Shane Jessup/Kill Screen

In the early 1990s, countless arcades and movie theaters were populated with hulking virtual reality pods. Buying a ticket for an afternoon screening of Terminator 2: Judgment Day or perhaps Wayne’s World, you might witness a lone individual standing in one of these circular pods, wearing a gigantic yellow-and-black headset, rotating aimlessly while pointing a plastic gun/phaser into the middle distance. It looked ridiculous. It also looked like fun.

Stepping into the pod, though, shattered any illusions. Each plastic pod encircled the player, but left limited room for movement. As you strapped on the headset, which was twice the size of a human head and just as heavy, you could literally sense the other players who'd come before you, their sucrose-laden sweat working its way into your pores. Meanwhile, a 3D world of prehistory or fantasy was blasted onto your eyes—a potentially riveting experience if not for the lingering smell of popcorn and the somewhat audible fizz of carbonated soda dispensers in the background. Three minutes later, you stumbled out of the pod, an attendant wearily guiding your now vertigo-ravaged body away from the machine, praying that your vomit would subdue itself until you rounded the corner to Cinema #8.

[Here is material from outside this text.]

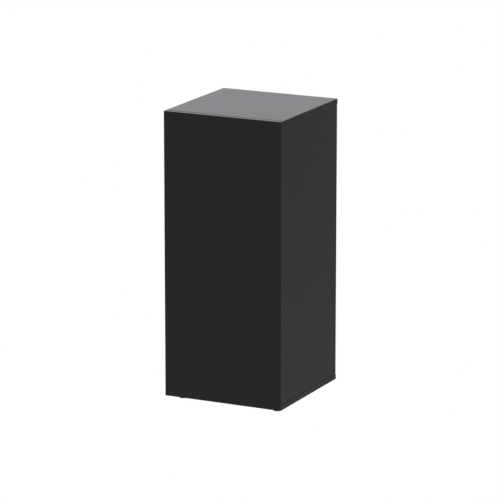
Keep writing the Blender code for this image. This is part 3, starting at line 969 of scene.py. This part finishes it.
def make_floor():
    """A pale floor, seen from above only, that lights the plinth from below, most near its foot."""
    shape = bmesh.new()
    bmesh.ops.create_grid(shape, x_segments=1, y_segments=1, size=FLOOR_HALF)
    floor = new_object("studio_floor", mesh_from("studio_floor", shape))
    material = bpy.data.materials.new("studio_floor")
    material.use_nodes = True
    tree = material.node_tree
    tree.nodes.clear()

    def add(kind, **settings):
        node = tree.nodes.new(kind)
        for key, value in settings.items():
            setattr(node, key, value)
        return node

    geometry = add("ShaderNodeNewGeometry")
    distance = add("ShaderNodeVectorMath", operation="LENGTH")
    tree.links.new(geometry.outputs["Position"], distance.inputs[0])
    fade = add("ShaderNodeMapRange")
    for socket, value in zip(
        fade.inputs[1:5], (0.0, FLOOR_FADE, FLOOR_LIGHT_NEAR, FLOOR_LIGHT_FAR)
    ):
        socket.default_value = value
    tree.links.new(distance.outputs["Value"], fade.inputs[0])
    glow = add("ShaderNodeEmission")
    tree.links.new(fade.outputs[0], glow.inputs["Strength"])
    white = add("ShaderNodeEmission")
    clear = add("ShaderNodeBsdfTransparent")
    rays = add("ShaderNodeLightPath")
    seen = add("ShaderNodeMixShader")
    tree.links.new(rays.outputs["Is Camera Ray"], seen.inputs[0])
    tree.links.new(glow.outputs[0], seen.inputs[1])
    tree.links.new(white.outputs[0], seen.inputs[2])
    one_sided = add("ShaderNodeMixShader")
    tree.links.new(geometry.outputs["Backfacing"], one_sided.inputs[0])
    tree.links.new(seen.outputs[0], one_sided.inputs[1])
    tree.links.new(clear.outputs[0], one_sided.inputs[2])
    output = add("ShaderNodeOutputMaterial")
    tree.links.new(one_sided.outputs[0], output.inputs["Surface"])
    floor.data.materials.append(material)


def make_camera():
    base_low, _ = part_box("base_panel")
    _, top_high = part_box("top_panel")
    middle = Vector((0, 0, (base_low.z + top_high.z) / 2))
    azimuth, elevation = math.radians(CAMERA_AZIMUTH), math.radians(CAMERA_ELEVATION)
    back = Vector(
        (
            math.sin(azimuth) * math.cos(elevation),
            -math.cos(azimuth) * math.cos(elevation),
            math.sin(elevation),
        )
    )
    turn = (-back).to_track_quat("-Z", "Y")
    right, up = turn @ Vector((1, 0, 0)), turn @ Vector((0, 1, 0))
    camera = bpy.data.objects.new("camera", bpy.data.cameras.new("camera"))
    camera.location = middle + back * CAMERA_DISTANCE + right * CAMERA_AIM[0] + up * CAMERA_AIM[1]
    camera.rotation_mode = "QUATERNION"
    camera.rotation_quaternion = turn
    camera.data.lens = CAMERA_LENS
    camera.data.sensor_width = 36.0
    camera.data.clip_start, camera.data.clip_end = CAMERA_REACH
    bpy.context.scene.collection.objects.link(camera)
    bpy.context.scene.camera = camera


make_boards()
make_fittings()
make_world()
make_floor()
make_camera()
bpy.context.scene.view_settings.view_transform = "Standard"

The company that would position itself as the vanguard of the VR charge into arcades was Virtuality, founded by Jonathan Waldern, a Ph.D. graduate from the Loughborough University of Technology. VR technology and its implications for the world of gaming had long been discussed, but it wasn’t until the late ’80s and early ’90s that public interest and popular culture took hold of the VR narrative and made its infiltration into arcades—and perhaps homes—a viable option. Films like Tron and, ten years later, The Lawnmower Man, suggested that all-encompassing digital worlds that users could interact with weren’t far away.

Virtuality

Virtuality’s first steps were with the 1000 series, which consisted of both sit-down and stand-up options, and started rolling into arcades in 1991. Depending on the game, you either competed against other players or were transported into a world on your own. The initial draw of these pods was not, and would never really be, the games; the units weren't being promoted on the basis of graphics, storytelling, or any other factors that commonly enticed people to play video games. Rather, it was the unit itself. In many ways, Virtuality relied on performance, the hulking pods themselves part of a spectacle that hoped to capture the attention of moviegoers and arcade patrons.

By 1994, though, Virtuality—and the popularity of VR pods in general—was crashing, with the company and the rights to the entertainment machines having been sold numerous times throughout the ’90s. In the three years since the pods were introduced, Virtuality had shaped the future of VR gaming while subsequently demolishing it thanks to a thorough misunderstanding of what consumers expect from their gaming experiences. The flashy gear could only temporarily mask the harsh reality.

Perhaps they were doomed from the beginning. Economically, the pods couldn’t compete with the other machines in the arcade. While players were accustomed to popping quarters into machines and playing until they ran out of lives, Virtuality games like Dactyl Nightmare or Legend Quest, where players sluggishly walked around a 3D castle or wooded area while dinosaurs or skeletons attacked them in stuttering, choppy animations, typically cost anywhere from three to five dollars to play and only lasted about three minutes. It was good economics for the arcade owners, who were eager to have players in and out of the pods to make up for the high cost of the unit and its necessary attendant. But players were quickly turned off.

Added to that was the fact that it was nearly impossible to become accustomed to the complexity of the controls and the unfamiliar 3D worlds of these games in such a short amount of time. These weren’t simple button-mashing fighter games. Instead, they promoted what was (for the time) an uncommon sense of open-world exploration—hardly a recipe for success in arcades, where systems are designed for immediate sensory impact, not prolonged investment. Even if the player began to feel comfortable with the game and the gear after forking out dollar after dollar, the reward was minimal. This was five years before Mario 64 sussed out how players could move through 3D worlds, after all. That Dactyl Nightmare sported a garish yellow-green-red color scheme didn't help matters.

The market potential of Virtuality’s VR pods largely depended on first impressions, and the units simply failed to deliver. More than anything, it would seem that the precipitous decline of VR in arcades in the mid-’90s, with Virtuality as the prime example, was a case of the technology being unable to keep pace with creative vision. At the time, pop culture depicted VR as a glorious vision of the future, but the rudimentary technology had no way of realizing this. Virtuality made a simple mistake that plagues so many tech businesses: they tried to mask underwhelming performance with flashy gear.

It was games, after all, that they needed—videogames that could actualize the technology’s potential. The company had some very minor successes in the mid-’90s; Buggy Ball saw players taking control of an SUV/truck/police car/bulldozer and competing against other players to knock a ball out of a bowl-shaped arena for points, while Total Recoil was a fairly successful partnership with Winchester, using compressed air power in its gun to add a little kick to its point-and-shoot gaming. These, though, proved to be too little too late; the ’90s VR arcade boom had already gone bust.